We first featured Germany’s Gisela Collins over four years ago, singing the first-rate Du bist genau wie die Anderen. Our pick this time around is the B-side of that 45. We had planned to bring you the flip of her debut single, but we’ve fallen in love with this song instead. Here, Gisela offers some advice to her little sister about boys. No, not of the birds-and-bees variety, but rather a warning about how boys can break your heart. She’s just received a letter from her fella, you see, in which he’s broken up with her. Gisela favoured this kind of downbeat song, putting her in a category of just two in an otherwise relentlessly chirpy Germany. The other, of course, being the wonderful Marion.
He’s my guy
Much was made at the time of this record’s release of the singer’s links to her namesake, Henry VIII’s sixth wife. The two were distant relatives, according to Decca’s press office. Whether the former queen consort had much of a singing voice isn’t known, but if she did, it would seem that it may have skipped a generation when it got to Catherine Jnr. But it’s precisely the naivety of those shaky vocals that make the record what it is.

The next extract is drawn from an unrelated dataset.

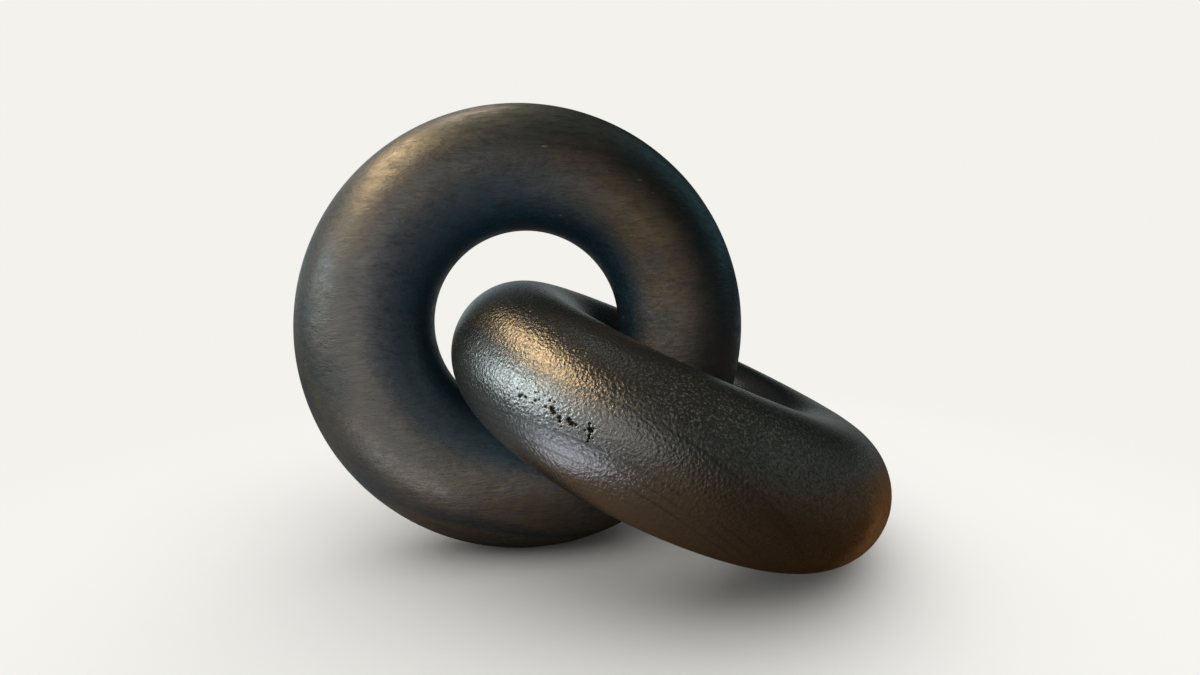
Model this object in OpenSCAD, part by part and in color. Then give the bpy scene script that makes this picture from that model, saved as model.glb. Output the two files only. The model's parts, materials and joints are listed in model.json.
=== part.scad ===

This stompy number was issued as the B-side to Catherine’s one and only single, 1965’s You belong to me. (We’ve now heard from Catherine herself – it turns out the stage name and background story were just fabrications from Decca’s press office. Her real name’s actually Vicky.)
Tú no eres ye-yé
Blanca Aurora is another singer whose recording career began and ended with one release. Very little is known about Blanca. We couldn’t even put our hands on our hearts and say with 100% certainty that she’s Spanish, though common consensus is that she is (as opposed to South American, we mean). What we do know is that her sole EP hit the record shops in 1968 – and this is the real highlight of the release. A tremendously catchy number, it should have sold well, but didn’t.